Jones was equally blown away by the news that she had been named 2015 Arkansan of the Year, making her the 28th honoree of this long-standing event. The dinner will take place at the Statehouse Convention Center on Friday, May 1 with cocktail hour beginning at 6 p.m. It is the largest fundraiser for Easter Seals, which serves more than 20,000 people annually around the state. “This event helps to fund our operational expenses,” says director of development Mac Bell. “For all the things that we do and the population we serve, we have to raise funds to meet the standards we have and take care of people the way they need to be taken care of. We just hope to break even every year.”

“I’m still not sure I’ve fully recovered from it,” she laughs. “Of all the organizations I’ve ever dealt with, Easter Seals gets the biggest, shining star. When you can help children and follow through to arrive at a beautiful ending, what more could you ask for?”

Q&A: Getting Personal with Sissy

Soirée: We hear you’re quite the antique collector. Is there a specific era that fascinates you?
Sissy Jones: I absolutely love the Victorian era.

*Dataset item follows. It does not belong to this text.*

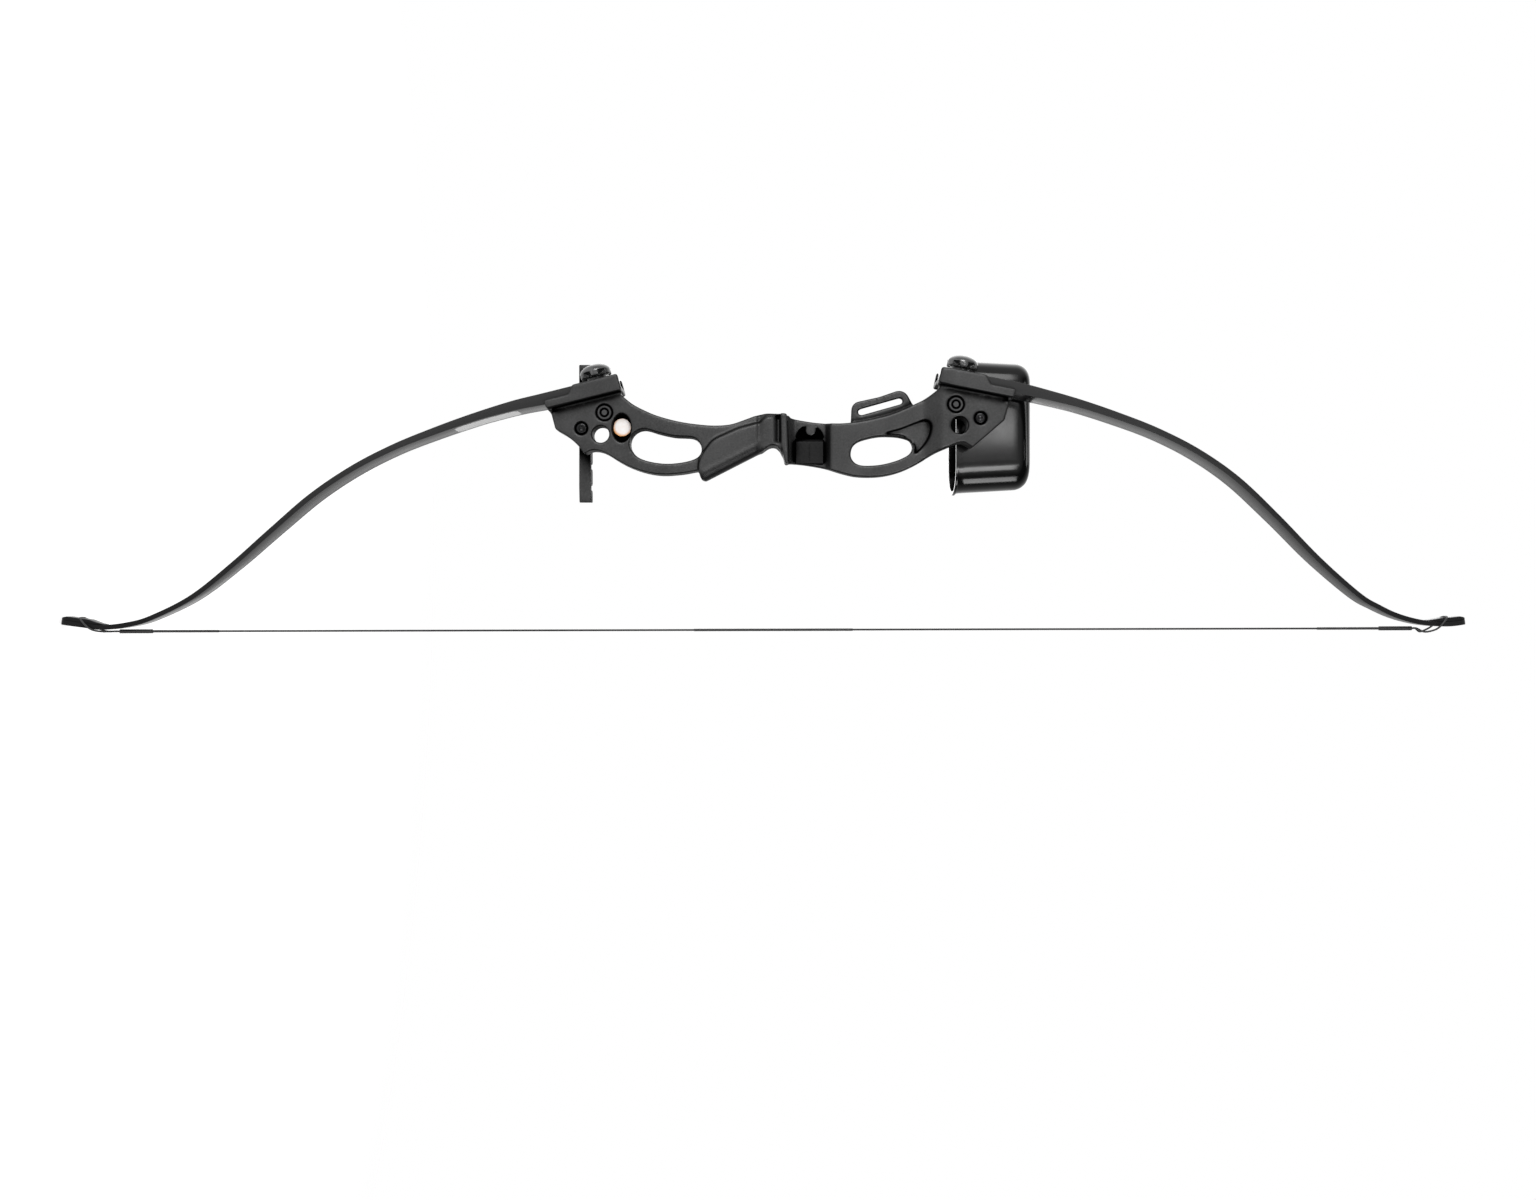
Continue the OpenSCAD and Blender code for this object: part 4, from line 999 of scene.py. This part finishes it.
def quiver_hood(materials):
    """Open hood with a rim round its mouth and a rounded far end."""
    x0, x1, y0, y1 = -38.0, 87.0, -87.5, -25.5
    z0, length, wall, draft, end_r = 175.5, 71.5, 2.2, 3.0, 14.0
    rim_out, rim_t = 1.8, 2.6

    def ring(z, inset, taper):
        lo = (x0 + inset + taper, y0 + inset + taper)
        hi = (x1 - inset - taper, y1 - max(inset, 0))
        return rounded_box(lo, hi, 27 - inset, 20 - inset, z)

    def shell(inset):
        top = z0 + length - inset
        out = []
        straight_z = top - end_r
        for s in range(1, 9):
            z = z0 + rim_t + 0.6 + (straight_z - z0 - rim_t - 0.6) * s / 8
            out.append(ring(z, inset, draft * (z - z0) / (straight_z - z0)))
        for s in range(1, 10):
            a = math.radians(10 * s)
            out.append(ring(straight_z + end_r * math.sin(a), inset + end_r * (1 - math.cos(a)), draft))
        return out

    outer = [ring(z0 + 0.3, -rim_out + 0.3, 0), ring(z0 + 0.8, -rim_out, 0),
             ring(z0 + rim_t - 0.6, -rim_out, 0), ring(z0 + rim_t, -rim_out + 0.6, 0),
             ring(z0 + rim_t + 0.3, 0.0, 0)] + shell(0.0)
    inner = [ring(z0, -rim_out + 0.9, 0), ring(z0, wall - 0.4, 0), ring(z0 + 0.4, wall, 0)] + shell(wall)
    rings = list(reversed(inner)) + outer
    piece = sharpen(add_mesh("quiver_hood_shell", *loft(rings), materials["hood"]), 40)
    finish_piece(piece, "riser", "hood_plastic", "quiver_hood")


def hood_foam(materials):
    """Foam block with a slightly uneven face towards the hood's mouth."""
    lo, hi = (-32.4, -82.0), (81.4, -28.1)
    z_face, z_back = 205.9, 230.7
    rows = []
    for z, inset in ((z_back, 0.8), (z_back - 1, 0), (z_face + 1.2, 0), (z_face + 0.3, 0.6), (z_face, 1.6)):
        rows.append(rounded_box((lo[0] + inset, lo[1] + inset), (hi[0] - inset, hi[1] - inset),
                                24 - inset, 17 - inset, z, 5))
    centre = Vector(((lo[0] + hi[0]) / 2, (lo[1] + hi[1]) / 2, z_face)) * MM
    for share in (0.8, 0.6, 0.4, 0.2):
        rows.append([centre + (p - centre) * share for p in rows[4]])
    uneven = 0.0007
    for row in rows[5:]:
        for p in row:
            p.z += uneven * (1 + math.sin(900 * p.x) * math.sin(1100 * p.y))
    piece = add_mesh("hood_foam_block", *loft(rows), materials["foam"])
    finish_piece(piece, "riser", "foam", "hood_foam")


def round_edges(piece, bevel, segments):
    """Rounds every edge that is sharper than a slight bend."""
    bend = math.radians(30)
    work = bmesh.new()
    work.from_mesh(piece.data)
    edges = [e for e in work.edges if len(e.link_faces) == 2 and e.calc_face_angle(0) > bend]
    bmesh.ops.bevel(work, geom=edges, offset=bevel * MM, segments=segments, profile=0.5, affect="EDGES",
                    clamp_overlap=True)
    for f in work.faces:
        f.smooth = True
    work.to_mesh(piece.data)
    work.free()
    return sharpen(piece, 50)


def along_bow_prism(name, outline, z0, z1, bevel, material, segments=3):
    """A prism along the bow from [x, y] points in millimetres, with rounded edges."""
    points = [Vector((x, y, z)) * MM for z in (z0, z1) for x, y in outline]
    n = len(outline)
    faces = [tuple(reversed(range(n))), tuple(range(n, 2 * n))]
    faces += [(i, (i + 1) % n, (i + 1) % n + n, i + n) for i in range(n)]
    piece = add_mesh(name, points, faces, material)
    return round_edges(piece, bevel, segments)


def gripper_bar(materials):
    """Straight bar, thinner at one end."""
    low = BAR_Y - BAR_T
    outline = [(BAR_X, BAR_Y - 2.5), (BAR_X + 14, BAR_Y), (BAR_X + BAR_LEN, BAR_Y), (BAR_X + BAR_LEN, low),
               (BAR_X, low)]
    piece = along_bow_prism("gripper_bar_body", outline, BAR_Z - BAR_W / 2, BAR_Z + BAR_W / 2, 0.9,
                            materials["riser"])
    finish_piece(piece, "riser", "riser_plastic", "gripper_bar")


def gripper_rubber(materials):
    """Rubber strip behind the bar. Its six round seats open away from the riser."""
    depth, margin, notches, pitch, first = 16.0, 0.5, 6, 20, 14.5
    notch_r, mouth, lip = 3.2, 2.2, 2.6
    top = BAR_Y - BAR_T
    low = top - depth
    seat = low + depth * 0.42
    open_at = math.asin(mouth / notch_r)
    outline = [(BAR_X + 1, top), (BAR_X + 1, low)]
    for i in range(notches):
        cx = BAR_X + first + pitch * i
        outline += [(cx - 2 * mouth, low), (cx - mouth, low + lip)]
        for s in range(11):
            a = open_at + (2 * math.pi - 2 * open_at) * s / 10
            outline.append((cx - notch_r * math.sin(a), seat - notch_r * math.cos(a)))
        outline += [(cx + mouth, low + lip), (cx + 2 * mouth, low)]
    outline += [(BAR_X + BAR_LEN - 1, low), (BAR_X + BAR_LEN - 1, top)]
    piece = along_bow_prism("gripper_rubber_block", outline, BAR_Z - BAR_W / 2 + margin,
                            BAR_Z + BAR_W / 2 - margin, 0.5, materials["rubber"], 2)
    finish_piece(piece, "riser", "gripper_rubber", "gripper_rubber")


def socket_screw(name, node, at, seat, tail, materials):
    """Cap screw seen from its head: a rounded rim and a hexagon socket."""
    head, shank, tall, steps = 4.5, 2.5, 5.0, 48
    mouth, socket, socket_depth = 2.15, 1.95, 2.4
    top = seat + tall

    def hexagon(a, across):
        a = (a + math.pi / 6) % (math.pi / 3) - math.pi / 6
        return across / math.cos(a)

    plan = [(shank - 0.4, tail), (shank, tail + 0.4), (shank, seat), (head, seat), (head, top - 0.6),
            (head - 0.2, top - 0.2), (head - 0.6, top)]
    rings = [[(r, y)] * steps for r, y in plan]
    for across, y in ((mouth, top), (socket, top - 0.25), (socket, top - socket_depth)):
        rings.append([(hexagon(a, across), y) for a in angles(steps)])
    rings.append([(0.2, top - 3.0)] * steps)
    solid = [[Vector((at[1] + r * math.cos(a), y, at[0] + r * math.sin(a))) * MM
              for a, (r, y) in zip(angles(steps), ring)] for ring in rings]
    piece = sharpen(add_mesh(name, *loft(solid), materials["screw"]))
    finish_piece(piece, "riser", "black_steel", node)


# Small things on the riser

def side_plate(materials):
    """Plate in the arrow pass whose upper edge slopes back, with a faint ridge down its middle."""
    lo, hi, y, t = (24.5, -14.5), (50.0, 8.5), -1.0, 3.0
    section = [(lo[1], y), (hi[1], y), (hi[1] - t, y + t), (lo[1], y + t)]
    piece = along_bow_prism("side_plate_body", section, lo[0], hi[0], 0.6, materials["plate"])
    finish_piece(piece, "riser", "side_plate_plastic", "arrow_side_plate")
    foot, crest = y + t - 0.2, y + t + 0.25
    section = [(-12.5, foot), (3.5, foot), (3.2, crest), (-12.2, crest)]
    ridge = along_bow_prism("side_plate_ridge", section, 36.9, 37.7, 0.15, materials["plate"], 2)
    finish_piece(ridge, "riser", "side_plate_plastic")


def badge(materials):
    """Blank disc at the bottom of the oval pocket."""
    at, r, y = (-134.9, 18.5), 8.2, 4.0
    profile = [(r, y), (r, y + 0.3), (r - 0.2, y + 0.5), (r - 1.2, y + 0.55), (0.3, y + 0.6)]
    piece = disc_along_y("blank_disc_face", at, profile, materials["badge"])
    finish_piece(piece, "riser", "blank_disc", "riser_badge")


def sight_marks(materials):
    """Five short blank marks across the sight tab, above its slot."""
    marks, first, pitch = 5, 2.5, 7.2
    along = Vector((10.0, 0, 35.6)).normalized()
    out = Vector((35.6, 0, -10.0)).normalized()
    start = Vector((33.8, 0, 85.2)) + out * 6.2
    for i in range(marks):
        centre = start + along * (first + pitch * i)
        corners = []
        for y in (-4.05, -3.9):
            for a, b in ((-0.8, -1.6), (0.8, -1.6), (0.8, 1.6), (-0.8, 1.6)):
                corners.append((centre + along * a + out * b + Vector((0, y, 0))) * MM)
        faces = [(0, 3, 2, 1), (4, 5, 6, 7), (0, 1, 5, 4), (1, 2, 6, 5), (2, 3, 7, 6), (3, 0, 4, 7)]
        piece = add_mesh(f"sight_mark_{i + 1}", corners, faces, materials["mark"], False)
        finish_piece(piece, "riser", "side_plate_plastic")


def dress_cad_nodes(materials):
    """The CAD solids that stay visible get their finish."""
    chosen = {"lower_bolt": "bright_steel", "upper_bolt": "bright_steel",
              "lower_locating_pin": "bright_steel", "upper_locating_pin": "bright_steel",
              "hood_bracket": "hood", "hood_nut": "black_steel",
              "gripper_nut": "black_steel", "gripper_spacer": "riser"}
    for node, key in chosen.items():
        mesh = NODES[node].data
        mesh.materials.clear()
        mesh.materials.append(materials[key])


photo_camera()
studio()
materials = make_materials()
riser_shape(materials["riser"])
for end in (LOWER, UPPER):
    for build in (limb, tip_overlay, string_strands, string_windings, string_loop, knob, ring_washer,
                  barrel_nut):
        build(end, materials)
for build in (limb_label, quiver_hood, hood_foam, gripper_bar, gripper_rubber):
    build(materials)
socket_screw("hood_screw_body", "hood_screw", (193.5, 26.5), 6.0, -32.7, materials)
socket_screw("gripper_screw_body", "gripper_screw", (-171.5, 17.0), 6.0, -31.0, materials)
side_plate(materials)
badge(materials)
sight_marks(materials)
dress_cad_nodes(materials)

What particular jewelry pieces do you collect?
Victorian jewelry, pearls, crosses and slides

What is your most prized piece of jewelry and why?
My cameo angel pin my children gave me for Mother’s day 1988 is my absolute favorite. Bill designed it and he and my daughter, Ginger, presented it to me on Mother’s Day 1988. The significance of the pin is the angel with the children on a bridge. Both of my children had this picture in their bedrooms and would say their prayers by it each night. It is a cameo and has an opal for Bill and a ruby for Ginger. Once, I lost the pin and it later showed up on my front doormat. It is my MOST important piece to me.

We’ve all seen your iconic “Sissy” barrette. Who made it for you?
I came up with the design of my name. I had several pieces of jewelry I was not wearing and decided to melt it all down and use for the production of the barrette. Don Drake made the barrette for me, and I have worn it every day for the last 25 years.